▶ [DATA BLOCK]:
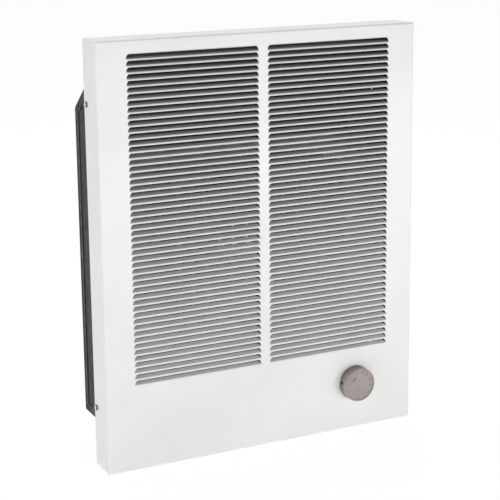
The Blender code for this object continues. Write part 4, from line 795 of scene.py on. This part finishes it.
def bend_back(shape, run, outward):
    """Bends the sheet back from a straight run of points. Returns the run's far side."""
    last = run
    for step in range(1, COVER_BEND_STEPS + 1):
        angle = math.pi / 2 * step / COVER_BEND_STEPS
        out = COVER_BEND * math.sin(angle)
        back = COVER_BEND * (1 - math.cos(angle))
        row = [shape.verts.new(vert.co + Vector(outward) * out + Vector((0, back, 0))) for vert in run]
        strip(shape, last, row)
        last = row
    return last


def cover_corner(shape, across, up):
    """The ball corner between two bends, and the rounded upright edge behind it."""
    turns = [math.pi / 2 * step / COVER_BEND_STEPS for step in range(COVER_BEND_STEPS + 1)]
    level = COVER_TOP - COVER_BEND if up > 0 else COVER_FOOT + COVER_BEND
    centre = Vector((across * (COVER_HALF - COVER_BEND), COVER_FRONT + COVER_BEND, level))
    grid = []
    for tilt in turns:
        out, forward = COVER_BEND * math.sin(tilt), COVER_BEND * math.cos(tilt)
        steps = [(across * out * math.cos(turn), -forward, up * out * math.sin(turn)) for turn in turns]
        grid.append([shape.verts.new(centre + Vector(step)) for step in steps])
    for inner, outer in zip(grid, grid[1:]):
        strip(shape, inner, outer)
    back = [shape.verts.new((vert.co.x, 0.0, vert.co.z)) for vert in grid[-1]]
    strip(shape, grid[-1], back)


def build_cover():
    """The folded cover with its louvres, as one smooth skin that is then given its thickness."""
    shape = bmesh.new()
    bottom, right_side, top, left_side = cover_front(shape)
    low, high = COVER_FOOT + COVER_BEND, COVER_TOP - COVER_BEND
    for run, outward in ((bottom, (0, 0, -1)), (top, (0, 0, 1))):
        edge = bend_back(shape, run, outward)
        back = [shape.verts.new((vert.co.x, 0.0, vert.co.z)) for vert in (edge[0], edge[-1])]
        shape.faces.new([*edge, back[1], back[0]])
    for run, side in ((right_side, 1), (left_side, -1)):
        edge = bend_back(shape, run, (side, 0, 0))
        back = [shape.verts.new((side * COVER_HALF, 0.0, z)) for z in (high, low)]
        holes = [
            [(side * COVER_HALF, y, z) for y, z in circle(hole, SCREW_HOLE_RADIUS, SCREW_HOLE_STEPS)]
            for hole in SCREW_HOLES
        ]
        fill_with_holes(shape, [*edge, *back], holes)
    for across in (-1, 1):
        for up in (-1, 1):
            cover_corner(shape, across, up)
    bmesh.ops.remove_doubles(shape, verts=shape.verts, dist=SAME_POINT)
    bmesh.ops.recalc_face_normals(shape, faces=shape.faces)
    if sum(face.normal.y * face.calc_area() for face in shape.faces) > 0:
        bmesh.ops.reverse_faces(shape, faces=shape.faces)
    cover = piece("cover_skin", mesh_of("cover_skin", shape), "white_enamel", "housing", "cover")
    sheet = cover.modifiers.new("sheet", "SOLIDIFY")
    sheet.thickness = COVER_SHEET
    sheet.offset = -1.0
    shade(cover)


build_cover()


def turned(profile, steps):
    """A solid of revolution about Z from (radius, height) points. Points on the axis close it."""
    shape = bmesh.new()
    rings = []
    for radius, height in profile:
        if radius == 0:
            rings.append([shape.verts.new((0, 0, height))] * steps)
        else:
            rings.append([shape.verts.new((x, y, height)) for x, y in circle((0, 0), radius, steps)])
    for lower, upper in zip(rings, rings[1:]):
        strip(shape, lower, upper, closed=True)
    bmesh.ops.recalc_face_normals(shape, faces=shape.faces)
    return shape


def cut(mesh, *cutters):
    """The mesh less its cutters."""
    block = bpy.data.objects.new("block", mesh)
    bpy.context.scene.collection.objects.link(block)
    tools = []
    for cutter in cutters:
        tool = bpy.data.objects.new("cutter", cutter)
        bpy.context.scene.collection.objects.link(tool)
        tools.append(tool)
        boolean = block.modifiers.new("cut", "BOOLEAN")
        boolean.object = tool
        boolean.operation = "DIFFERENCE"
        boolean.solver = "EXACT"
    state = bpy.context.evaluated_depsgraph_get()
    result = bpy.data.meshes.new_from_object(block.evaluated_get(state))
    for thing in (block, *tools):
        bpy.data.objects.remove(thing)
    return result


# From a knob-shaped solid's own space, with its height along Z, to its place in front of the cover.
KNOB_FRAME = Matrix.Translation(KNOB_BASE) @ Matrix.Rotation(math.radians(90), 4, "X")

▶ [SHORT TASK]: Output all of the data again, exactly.

▶ [TASK SOLUTION]:
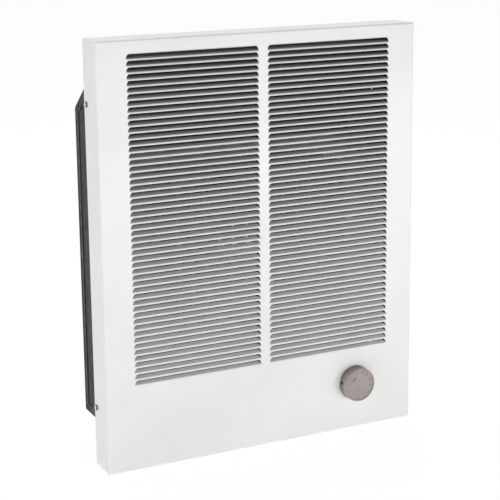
The Blender code for this object continues. Write part 4, from line 795 of scene.py on. This part finishes it.
def bend_back(shape, run, outward):
    """Bends the sheet back from a straight run of points. Returns the run's far side."""
    last = run
    for step in range(1, COVER_BEND_STEPS + 1):
        angle = math.pi / 2 * step / COVER_BEND_STEPS
        out = COVER_BEND * math.sin(angle)
        back = COVER_BEND * (1 - math.cos(angle))
        row = [shape.verts.new(vert.co + Vector(outward) * out + Vector((0, back, 0))) for vert in run]
        strip(shape, last, row)
        last = row
    return last


def cover_corner(shape, across, up):
    """The ball corner between two bends, and the rounded upright edge behind it."""
    turns = [math.pi / 2 * step / COVER_BEND_STEPS for step in range(COVER_BEND_STEPS + 1)]
    level = COVER_TOP - COVER_BEND if up > 0 else COVER_FOOT + COVER_BEND
    centre = Vector((across * (COVER_HALF - COVER_BEND), COVER_FRONT + COVER_BEND, level))
    grid = []
    for tilt in turns:
        out, forward = COVER_BEND * math.sin(tilt), COVER_BEND * math.cos(tilt)
        steps = [(across * out * math.cos(turn), -forward, up * out * math.sin(turn)) for turn in turns]
        grid.append([shape.verts.new(centre + Vector(step)) for step in steps])
    for inner, outer in zip(grid, grid[1:]):
        strip(shape, inner, outer)
    back = [shape.verts.new((vert.co.x, 0.0, vert.co.z)) for vert in grid[-1]]
    strip(shape, grid[-1], back)


def build_cover():
    """The folded cover with its louvres, as one smooth skin that is then given its thickness."""
    shape = bmesh.new()
    bottom, right_side, top, left_side = cover_front(shape)
    low, high = COVER_FOOT + COVER_BEND, COVER_TOP - COVER_BEND
    for run, outward in ((bottom, (0, 0, -1)), (top, (0, 0, 1))):
        edge = bend_back(shape, run, outward)
        back = [shape.verts.new((vert.co.x, 0.0, vert.co.z)) for vert in (edge[0], edge[-1])]
        shape.faces.new([*edge, back[1], back[0]])
    for run, side in ((right_side, 1), (left_side, -1)):
        edge = bend_back(shape, run, (side, 0, 0))
        back = [shape.verts.new((side * COVER_HALF, 0.0, z)) for z in (high, low)]
        holes = [
            [(side * COVER_HALF, y, z) for y, z in circle(hole, SCREW_HOLE_RADIUS, SCREW_HOLE_STEPS)]
            for hole in SCREW_HOLES
        ]
        fill_with_holes(shape, [*edge, *back], holes)
    for across in (-1, 1):
        for up in (-1, 1):
            cover_corner(shape, across, up)
    bmesh.ops.remove_doubles(shape, verts=shape.verts, dist=SAME_POINT)
    bmesh.ops.recalc_face_normals(shape, faces=shape.faces)
    if sum(face.normal.y * face.calc_area() for face in shape.faces) > 0:
        bmesh.ops.reverse_faces(shape, faces=shape.faces)
    cover = piece("cover_skin", mesh_of("cover_skin", shape), "white_enamel", "housing", "cover")
    sheet = cover.modifiers.new("sheet", "SOLIDIFY")
    sheet.thickness = COVER_SHEET
    sheet.offset = -1.0
    shade(cover)


build_cover()


def turned(profile, steps):
    """A solid of revolution about Z from (radius, height) points. Points on the axis close it."""
    shape = bmesh.new()
    rings = []
    for radius, height in profile:
        if radius == 0:
            rings.append([shape.verts.new((0, 0, height))] * steps)
        else:
            rings.append([shape.verts.new((x, y, height)) for x, y in circle((0, 0), radius, steps)])
    for lower, upper in zip(rings, rings[1:]):
        strip(shape, lower, upper, closed=True)
    bmesh.ops.recalc_face_normals(shape, faces=shape.faces)
    return shape


def cut(mesh, *cutters):
    """The mesh less its cutters."""
    block = bpy.data.objects.new("block", mesh)
    bpy.context.scene.collection.objects.link(block)
    tools = []
    for cutter in cutters:
        tool = bpy.data.objects.new("cutter", cutter)
        bpy.context.scene.collection.objects.link(tool)
        tools.append(tool)
        boolean = block.modifiers.new("cut", "BOOLEAN")
        boolean.object = tool
        boolean.operation = "DIFFERENCE"
        boolean.solver = "EXACT"
    state = bpy.context.evaluated_depsgraph_get()
    result = bpy.data.meshes.new_from_object(block.evaluated_get(state))
    for thing in (block, *tools):
        bpy.data.objects.remove(thing)
    return result


# From a knob-shaped solid's own space, with its height along Z, to its place in front of the cover.
KNOB_FRAME = Matrix.Translation(KNOB_BASE) @ Matrix.Rotation(math.radians(90), 4, "X")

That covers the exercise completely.